上で記した通り、これからの自分の洋服への取り組み方としてはワードローブを研ぎ澄ますという事ですが、これは何処からモチベーションを得ているのかというと、これまで洋服に生かされてきた自分の在り方を、洋服をライフスタイルの一つとして消化する取り組み方に変えていきたい、などといったところです。


実際インテリアに凝り出したのも、洋服が置いてあって映える生活環境でありたいというところから、美容に凝り出したのも美しい洋服を着るのであればこれから老い朽ちていく自らの姿に最低限の清潔感を保ち続けたいというところから、詰まるところ、自分の納得のいくように洋服に取り組んでいきたいと言うところなのです。


ところが、インテリアや美容に凝り出してみたところ、あくまで副産物的にではありますが、予想外のメリットが生じたのです。自らがよくよく選んだ可愛らしいインテリアに囲まれた生活は、家に閉じ込められるこのご時世、自らのメンタルを穏やかに保ってくれました。様々な化粧品を神経質に日々顔に塗りつけていると、ルンバが掃除をしやすいように掃除を予めしておくような話ですが、そもそもの肌荒れの原因を摘むんでしまおうと脂濃い食事を避けたり、深夜に帰路に着いた日の入浴、洗顔を怠らなくなり健康状態が良くなりました。


要するに、今のところこの「心身ともに健康である」という事は引き続きインテリアに金をかけ、美容に気を払うという事に言い換えることができますが、本質的ではないにしろ、洋服とより深い付き合い方を意識した際に、洋服以外のライフスタイルが変わっていくのを実感するに至りました。同時に、これは洋服とより深く向き合い、研ぎ澄ませていった結果、自らのライフスタイルが自分の場合は洋服を中心に、生活環境、ヘルスケアなどといった部分から一貫性を帯び始めているのでは、と思ったのです。


この良かった変化を、2021年も継続して発生させていきたいとふむふむと思いながらも、まともな感覚を持ち合わせれば物心ついた時からわかっている「心身ともに健康であること」の重要さに今更気付いた自らの精神年齢と実年齢のギャップに少々辟易するのでありました。

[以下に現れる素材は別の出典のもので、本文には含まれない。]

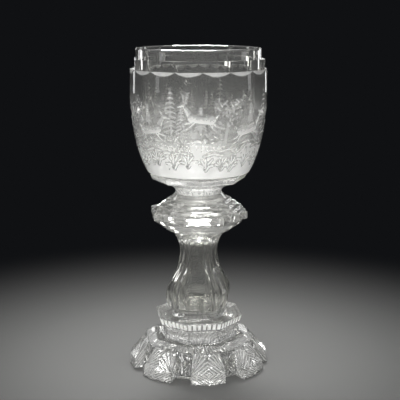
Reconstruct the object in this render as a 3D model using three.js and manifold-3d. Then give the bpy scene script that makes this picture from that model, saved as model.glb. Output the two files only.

以上が今年で齢27になる男の目標かと思うと如何程に稚拙なのかと思いますが、自分が素直に2020年を取り組んだ結果なのです。昨年は大変な年でしたが、大変ながらに環境、マインド、身体に様々な変化が起きた年でした。相変わらず洋服の事ばかりを書いてしまいましたが、今年度の第4四半期は業務の繁忙が見えており、昨年のように高熱を出して渋谷区役所で倒れ込まない程度の体力を先ずつけたいと願う年始でありました。